Vibrant brushstrokes swirl upwards and outwards, simultaneously spreading beneath your feet and over your head. Unlike any museum experience you’ve ever been to before, there is no frame and no boundary separating you from the work of a master craftsman.
That’s what it feels like to walk into the "Beyond Van Gogh" exhibit, which opened at University Town Center on March 4. The exhibit, which has traveled all over North America, is in Sarasota for the next month, allowing plenty of time to stand amidst a "Starry Night."
Fanny Curtat, an art historian connected with the exhibit, says that people feel like they know Vincent Van Gogh because he’s achieved critical mass. But when they stand surrounded by his art, they’re treated to an entirely different perspective.
“Oddly enough, people tend to know him for the darkness in his life. All of the pain and the struggle and the poverty,” says Curtat. “All of this is true, but only to a certain extent. And most importantly, that’s not what you see when you look at his work. You see everything that he found to heal himself from this darkness and to transcend that darkness.”
Van Gogh, robbed of fame and notoriety in his life, was enormously prolific during his last decade. Curtat says he did most of his work in the last five years of his life, and he produced more than 70 artworks in the final two months before he died by suicide at age 37.
But in the "Beyond Van Gogh" exhibit, you’re taking a speed run through the life of his artistic career. Around 300 paintings are involved in the shifting display, and you’ll go all the way from his early days as an artist to his dazzlingly short run as a master in 35 minutes.
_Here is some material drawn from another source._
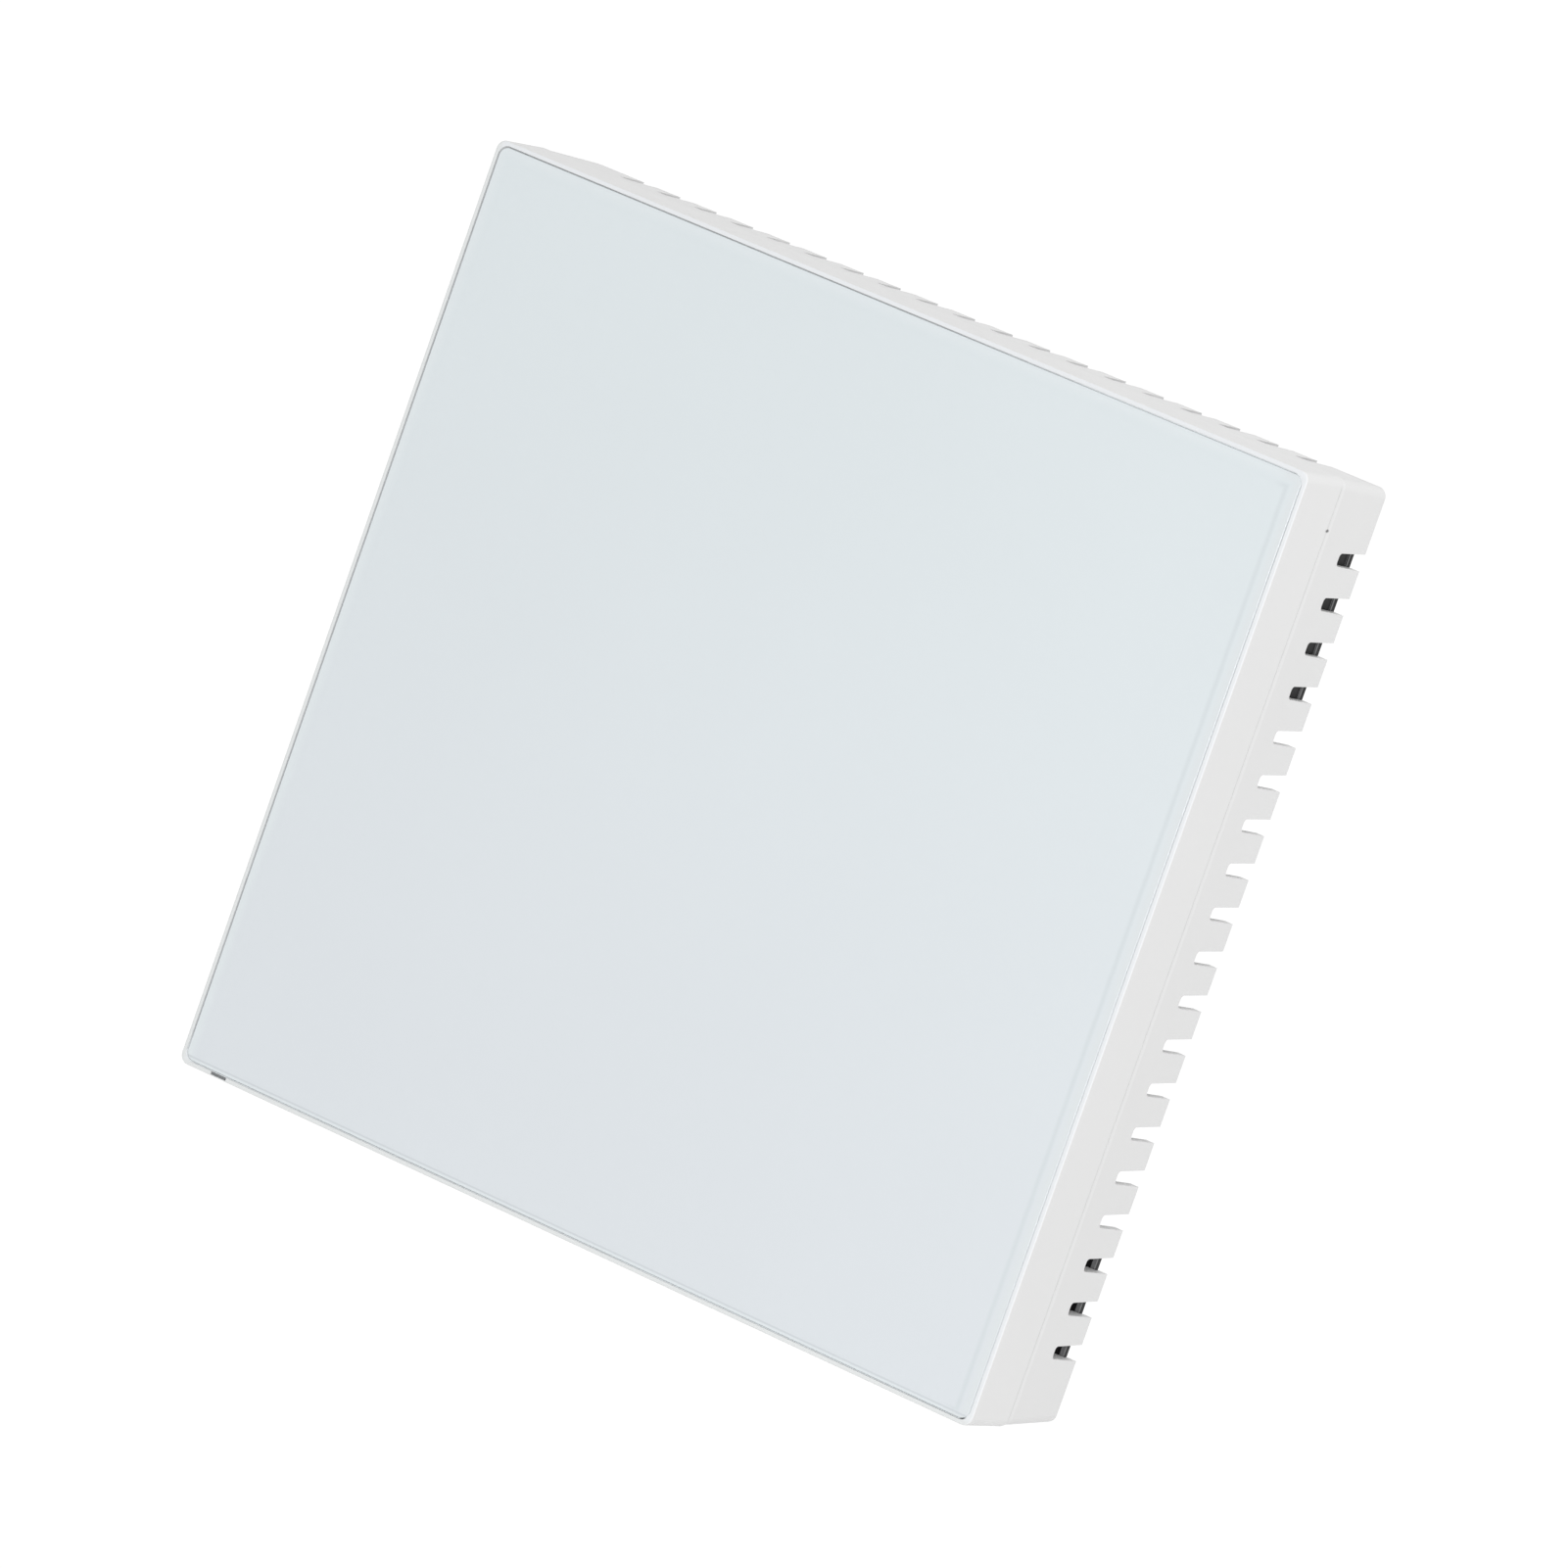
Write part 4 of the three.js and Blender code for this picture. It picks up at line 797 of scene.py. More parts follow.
def makeGlassPanel():
    low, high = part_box("glass_panel")
    half, front, back = high.x + glassSet["grow"], low.y, high.y
    chamfer, corner, soften = (glassSet[key] for key in ("chamfer", "corner", "soften"))
    rings = (
        (front, half - chamfer - soften, corner - soften),
        (front + 0.2 * soften, half - chamfer, corner),
        (front + chamfer, half - 0.1 * soften, corner + chamfer - 0.1 * soften),
        (front + chamfer + soften, half, corner + chamfer),
        (back - soften, half, corner + chamfer),
        (back, half - soften, corner + chamfer - soften),
    )
    panel = skinned([roundedRing(*ring) for ring in rings])
    placed(panel, makeGlass("whiteGlass", half, front), "glass_panel", width=0)


makeGlassPanel()
print("glass panel made")


# Front shell: a thin rim round the glass, a tray behind it, and posts for the screws and the board.

frontShellSet = {
    # painted highlight on the flat front of the rim round the glass, with painted shade at the left and the
    # bottom
    "rimGlow": {
        "at": -15.1 * mm, "width": 0.05 * mm, "color": (0.83, 0.85, 0.87), "farColor": (0.78, 0.80, 0.80),
    },
    **inMm({
        "edgeRadius": 0.14,
        "corner": 0.9,
        "wall": 1.2,
        "rim": 0.39,
        "seatCorner": 0.9,
        "seam": -8.9,
        "tray": (-13.3, -12.3),
        "window": ((-25.3, 25.3), (-2.3, 18.3)),
        "keyHole": 4.5,
        "keys": [(-27, -26), (-9, -26), (9, -26), (27, -26)],
        "prySlot": ((-39.5, -37.8), (-42.88, -42.4)),
        "bosses": [(sideX * 36.4, sideZ * 36.4) for sideX, sideZ in corners],
        "boss": (2.6, 1.15, -6.64),
        "pilotDepth": 0.5,
        "stakes": [(side * 33, z) for side in sides for z in (26, -12)],
        "stakeSteps": [(0.8, -12.8, -10.2), (1.6, -12.8, -11.64), (1.28, -10.56, -9.8)],
    }),
}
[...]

Curtat, who holds a master’s and a doctorate in art history, says there’s literally no beginning and no end to the exhibit. You can come in at any point and have an incredible experience, but if you time it right, you can see the evolution of his work.
The only surviving photograph of Van Gogh is part of the display, and so are pieces of correspondence with his brother Theo. His early paintings, which haven’t been celebrated as much as his later work, say a lot about what Van Gogh found valuable and beautiful.
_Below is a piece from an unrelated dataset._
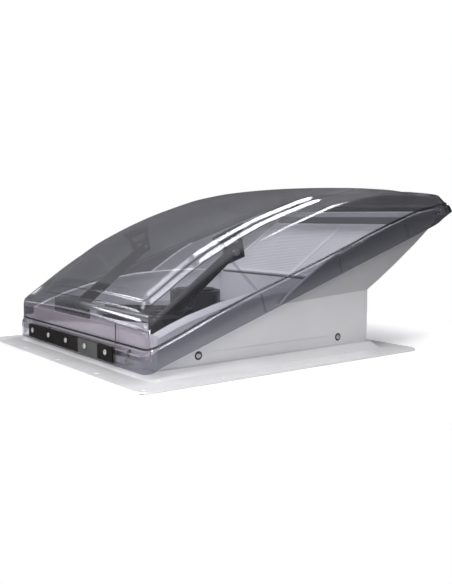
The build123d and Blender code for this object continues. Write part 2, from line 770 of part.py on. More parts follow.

“At the beginning, he was learning how to paint,” says Curtat, who was educated at the University of Quebec at Montreal and at Le Sorbonne in Paris.“If I were to show these to people not familiar with his work, chances are they would think it wasn’t a Van Gogh.
"He was already not conventional, already going against what the salon is selling. He’s representing people working the land, people working the soil. That’s what he saw as beautiful; not Venuses coming out of shells. A peasant woman after a hard day’s work with all the strain of the world showing on her face. That’s what he wanted to see.”
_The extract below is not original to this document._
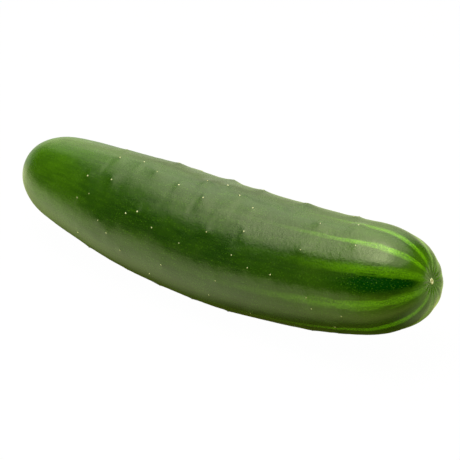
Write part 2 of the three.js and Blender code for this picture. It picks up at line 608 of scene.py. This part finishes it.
# Flecks: their edge, the streaks where they grow, and how much they show, at least and more.
FLECK_EDGE = (0.36, 0.14)
FLECK_RANGE = (0.37, 0.61)
FLECK_SHARE = (0.38, 0.26)

# The wax: its roughness at least and more, how much smoother it is in the dark gaps, how strongly
# it reflects, and in what tint.
WAX_ROUGHNESS = (0.20, 0.12)
WAX_SMOOTHING = 0.45
WAX_IOR = 1.50
WAX_TINT = (0.94, 1.0, 0.70, 1.0)

# Wrinkles: their depth, how much of it shows at least and more where the skin is leathery, and how
# much of that is lost where it is tight. The grain lies over them.
WRINKLE_DEPTH = 0.00013
LEATHERY_SHARE = (0.15, 0.85)
TIGHT_LOSS = 0.7
GRAIN_DEPTH = 0.00004


def skin_rows():
    """Distance along the axis and over the skin for each ring, from the blossom end's pole."""
    along = HALF * np.cos(np.linspace(0.0, math.pi, PROFILE_STEPS + 1))
    radius = radius_at(along)
    step = np.hypot(np.diff(along), np.diff(radius))
    middle = (radius[1:] + radius[:-1]) / 2
    travelled = np.concatenate([[0.0], np.cumsum(step)])
    shares = np.concatenate([[0.0], np.cumsum(step * (1 + POLE_CROWDING * bell(middle, POLE_REACH)))])
    wanted = np.linspace(0.0, shares[-1], SKIN_RINGS + 1)
    return np.interp(wanted, shares, along), np.interp(wanted, shares, travelled)


def clear_of_scar(travelled, free):
    """0 from the blossom scar to the first distance, then rising to 1 at the second."""
    return np.clip((travelled - free[0]) / (free[1] - free[0]), 0.0, 1.0)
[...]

The exhibit actually starts in a smaller room where the viewer can read information and gird themselves for the journey they’re about to take. And then there’s a Waterfall room, where visitors begin to see the swirling colors and palette of his paintings.
The third stop is the Immersive Room, where guests can stand amidst the power of his completed works. The scenes shift around you, putting you in the middle of famous paintings and connecting you to a 19th century master with 21st century technology.
Curtat says that much of the magic is a trade secret, but she shares that there are over 40 projectors and that it takes 10 days to set up the installation whenever it travels to a new city. And wherever it goes, art enthusiasts are taken on the same journey.
“As you go, you see the evolution of the brush strokes,” Curtat says of the exhibit. “Then you go to the south of France, and it’s just complementary colors, the explosion. Big strokes that you recognize from 'Starry Night.' You have this frantic pace of his painting.
“You can feel how quickly he wants to go about it. This journey, the idea is to go beyond the darkness of this legend into the work itself and into this evolution toward light.”
Interestingly, Curtat says that everything we know about Van Gogh was the result of chance. More than 80% of Van Gogh’s surviving correspondence was written to his brother Theo, who died just six months after the master in January 1891.
Theo’s wife, Johanna, wound up assiduously collecting the correspondence and translating it from Dutch into English, offering a window into the artist’s emotional makeup.
“We all know all of this about his work and his life because of an 18-year correspondence between the two brothers,” says Curtat. “Theo supported him economically, emotionally, psychologically.
"He worked hard because he had such faith in his brother’s genius. It was really all about providing the best condition for him, and Vincent in exchange was just pouring his soul out to his brother. These letters are just a treasure trove of information.”
Curtat says that Van Gogh’s letters are nearly as evocative as his paintings; he’s talking about his philosophy at some points, and at others it’s just childlike wonder at the world.
But all of the time, he’s talking about his art, the impulses that motivated him and ultimately gave him immortality.
It’s that quality that makes Van Gogh’s work all the more personal.
Curtat says that she’s never known a Van Gogh specialist who doesn’t get emotional at some point when discussing him, and his artwork has become all the more accessible because people can identify with him.
“He’s one of these icons that everybody knows. Everybody can relate,” she says. “He’s somebody who’s fighting his own demons. It’s the power of his work that speaks true, the message he had of finding beauty in ordinary settings. A pair of boots. A bag of onions on the table, showcasing what the world has to offer as a remedy for what the world also has to offer in terms of darkness.”
It’s that balance of light and darkness that gives his work even more relevance today.
People are looking for something to cling to, and they’re looking for beauty all around them.
But if you wanted to see a bunch of Van Gogh artworks, you’d have quite a journey ahead of you.
His paintings are scattered across museums all over the world.
If you want to see all of them in one place, says Curtat, "Beyond Van Gogh" might be your best opportunity.
“Scale is everything,” she says. “If you have a small artwork, you have to lean over it to have a more personal connection to it. If it’s something huge, it overpowers you. You’re going to feel smaller, maybe awestruck. Bringing it to a whole new scale changes entirely the way you get into the work. If you don’t know a lot about him, it’s just great to discover his work like this.